One can learn from Concertzender that music can smell like autumn. That we humans are bound together in a vast musical universe. That we know so little of it all. That there are experts who work for free to share with us their passions. I’ll almost certainly never listen to the program on contemporary Korean composers, but someone might. And it makes me realize I’ve never thought before about Koreans composing modern music, just as most of the thoughts of the world have not been thought by me. But a bigger world is a larger space for the mind to move in. A bigger space for the pleasure of the ears.

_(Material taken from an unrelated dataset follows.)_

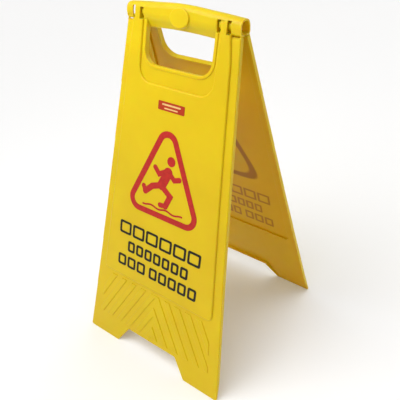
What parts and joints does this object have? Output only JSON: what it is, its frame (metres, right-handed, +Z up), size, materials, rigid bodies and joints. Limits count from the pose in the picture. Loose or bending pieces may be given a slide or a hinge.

“We throw the bat into the henhouse and confront you as a listener with … the label MORC… the democratic, individual control, creative process and choices of the musicians are guaranteed at Morc. Morc is one of those lice in the fur of the big – do they still exist?” This is from a show on the Folk It channel. Most of us can only aspire to become lice in the fur of the big, but meanwhile we can listen to MORC label music, “a large spectrum of sounds and structures. From avant-garde to meditative drones, lo-fi pop and noisy electronics… very spontaneous, and slightly more dirty of sound.” Concertzender describes itself as a place to find “special, unprecedented, vulnerable, disruptive or surprising music.” You can listen to Deutsch Nepal playing “Impassive Metal Sex.” Or 13th Century Liturgy. Or the Bollywood Beats. What are you waiting for?